Search code examples
apache-sparkdatabricksazure-databricks

Databricks Spark Write Behavior - Files like _committed and _start


I'm facing an issue when writing data to S3 using Databricks Spark, where I'm observing additional files such as _committed and _start alongside my actual data files. My implementation doesn't involve Delta Lake, and I'm using a standard Spark write operation.

Environment:

  • Databricks Runtime: 9.1
  • Apache Spark: 3.1.2
  • Storage: S3

Observations:

  • Files like _committed and _start are present alongside my actual data files in the S3 output location.
  • I'm not using Delta Lake in my implementation.

Question:

  • Can someone explain why these files (_committed and _start) are being generated, and what is their purpose in a standard Spark write operation on Databricks?
  • Are there any specific Databricks Runtime or Databricks File System (DBFS) features that might be causing this behaviour?
  • Is there any way to omit the files ?

Solution

  • The _committed and _start commands alongside your actual data files in a standard Spark write operation on Databricks maybe related to the transactional behavior of the Databricks File System when writing to external storage like S3.

    Let me help you ansser the questions, the purpose of these files might be specific to the internal workings of Databricks and DBFS during write operations. but I checked and Unfortunately, Databricks does not always expose detailed documentation.

    Maybe Upgrading or changing the Databricks Runtime version might lead to variations in this behavior.

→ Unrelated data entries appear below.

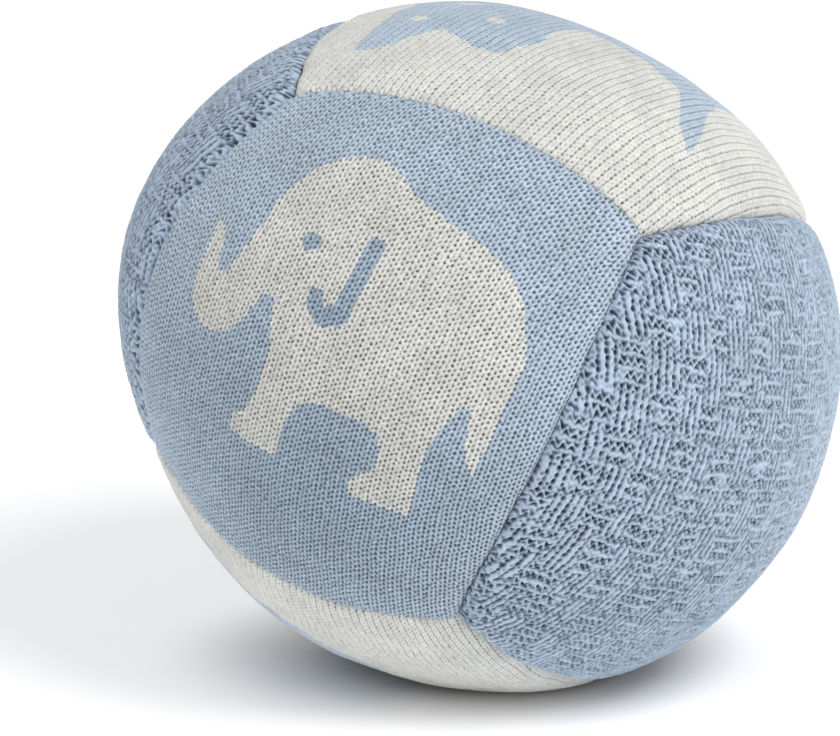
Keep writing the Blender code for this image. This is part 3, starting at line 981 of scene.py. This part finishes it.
def pale_floor():
    """A pale floor that goes on out of sight, and is as white as the surroundings far away. Close under
    the ball it is painted darker and glows less, as a painted shadow.
    """
    back = np.array([-math.sin(CAMERA_AZIMUTH), math.cos(CAMERA_AZIMUTH)])
    corners = ((-1, -1), (1, -1), (1, 1), (-1, 1))
    points = [(FLOOR_REACH * x, FLOOR_REACH * y, 0) for x, y in corners]
    n = Nodes("pale_floor")
    n.shader.inputs["Roughness"].default_value = 0.7
    n.shader.inputs["Specular IOR Level"].default_value = 0.2
    place = n.add("ShaderNodeNewGeometry").outputs["Position"]
    under = n.add("ShaderNodeMapping", vector_type="TEXTURE")
    n.put(under.inputs["Vector"], place)
    under.inputs["Location"].default_value = (*(CENTRE[:2] + SHADOW_BACK * back), 0)
    under.inputs["Rotation"].default_value = (0, 0, CAMERA_AZIMUTH)
    under.inputs["Scale"].default_value = (1, 1 / SHADOW_WIDTH, 1)
    apart = n.add("ShaderNodeVectorMath", operation="LENGTH")
    n.put(apart.inputs[0], under.outputs[0])
    # A painted shadow: the floor's colour is darkened close under the ball.
    painted_shadow_fade = n.ramp(apart.outputs["Value"], 0.012, 0.040)
    n.put(n.shader.inputs["Base Color"], n.mix(painted_shadow_fade, (0.16, 0.16, 0.16), (0.80, 0.80, 0.805)))
    n.shader.inputs["Emission Color"].default_value = (1, 1, 1, 1)
    # The glow begins outside the painted shadow.
    close = n.ramp(apart.outputs["Value"], 0.031, 0.075, 0.0, GLOW)
    far = n.ramp(apart.outputs["Value"], 0.7, 1.8, 0.0, FAR_GLOW)
    n.put(n.shader.inputs["Emission Strength"], n.maths("ADD", close, far))
    return new_object("floor", points, [[0, 1, 2, 3]], n.material)


def soft_light(name, size, power, place):
    """A round soft light, aimed at the middle of the ball."""
    data = bpy.data.lights.new(name, "AREA")
    data.shape = "DISK"
    data.size = size
    data.energy = power
    light = bpy.data.objects.new(name, data)
    light.location = place
    aim = Vector((0, 0, 0.07)) - Vector(place)
    light.rotation_euler = aim.to_track_quat("-Z", "Y").to_euler()
    bpy.context.collection.objects.link(light)


pale_floor()
soft_light("key", 0.8, 19, (1.1, -0.3, 1.4))
soft_light("fill", 1.6, 3, (-0.6, -1.9, 0.9))

world = bpy.data.worlds.new("studio")
world.use_nodes = True
sky = world.node_tree.nodes
surroundings, behind = sky["Background"], sky.new("ShaderNodeBackground")
surroundings.inputs[0].default_value = (0.98, 0.99, 1.0, 1)
surroundings.inputs[1].default_value = 0.50
behind.inputs[0].default_value = (1, 1, 1, 1)  # it looks white past the floor
either = sky.new("ShaderNodeMixShader")
for start, end in (
    (sky.new("ShaderNodeLightPath").outputs["Is Camera Ray"], either.inputs[0]),
    (surroundings.outputs[0], either.inputs[1]),
    (behind.outputs[0], either.inputs[2]),
    (either.outputs[0], sky["World Output"].inputs["Surface"]),
):
    world.node_tree.links.new(start, end)
bpy.context.scene.world = world
bpy.context.scene.view_settings.view_transform = "Standard"

back = Vector(
    (
        math.sin(CAMERA_AZIMUTH) * math.cos(CAMERA_ELEVATION),
        -math.cos(CAMERA_AZIMUTH) * math.cos(CAMERA_ELEVATION),
        math.sin(CAMERA_ELEVATION),
    )
)
camera_data = bpy.data.cameras.new("camera")
camera_data.sensor_width = 36
camera_data.lens = 18 * BALL_WIDTH_SHARE * CAMERA_DISTANCE / BALL_RADIUS
camera = bpy.data.objects.new("camera", camera_data)
bpy.context.collection.objects.link(camera)
camera.location = Vector(CENTRE) + back * CAMERA_DISTANCE
right = Vector((math.cos(CAMERA_AZIMUTH), math.sin(CAMERA_AZIMUTH), 0))
above = back.cross(right)
aim = Vector(CENTRE) + right * AIM_RIGHT + above * AIM_UP
camera.rotation_euler = (aim - camera.location).to_track_quat("-Z", "Y").to_euler()
bpy.context.scene.camera = camera
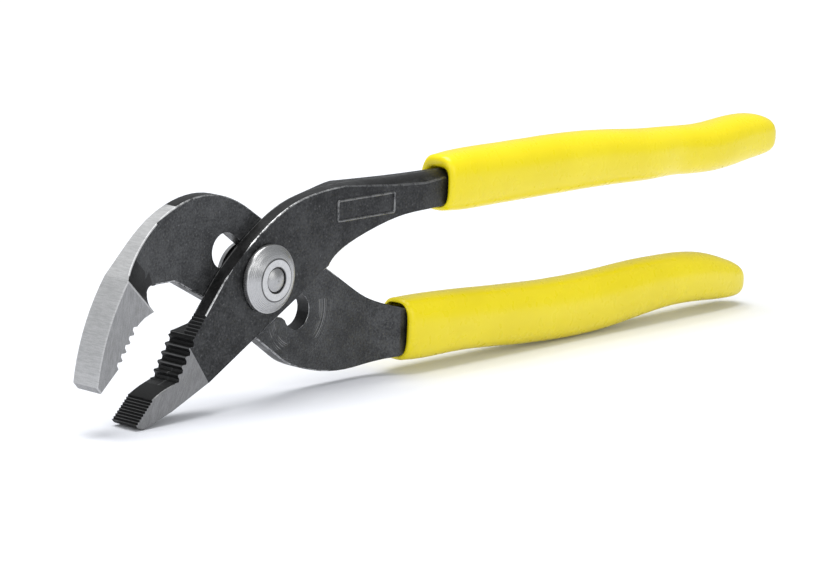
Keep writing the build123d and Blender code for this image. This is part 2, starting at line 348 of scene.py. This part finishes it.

    I think there might not be a straightforward way to omit these files, you could consider post-processing steps after the write operation to filter out these auxiliary files from your final dataset.

    import requests
    
    # Databricks REST API endpoint for listing files
    api_url = "https://<your-databricks-instance>/api/2.0/dbfs/list"
    
    # Databricks personal access token for authentication
    token = "<your-personal-access-token>"
    
    # DBFS directory path
    directory_path = "/path/to/your/directory"
    
    # Make API request to list files in the directory
    response = requests.get(
        api_url,
        headers={"Authorization": f"Bearer {token}"},
        params={"path": directory_path}
    )
    
    # Check if the request was successful
    if response.status_code == 200:
        # Parse the response JSON
        files = response.json().get("files", [])
    
        # Filter files based on your criteria
        filtered_files = [file for file in files if not file["path"].endswith(("_committed", "_start"))]
    
        # Perform actions with the filtered files (e.g., delete, move, etc.)
        for file in filtered_files:
            print(f"Processing file: {file['path']}")
    
    else:
        print(f"Error: {response.status_code} - {response.text}")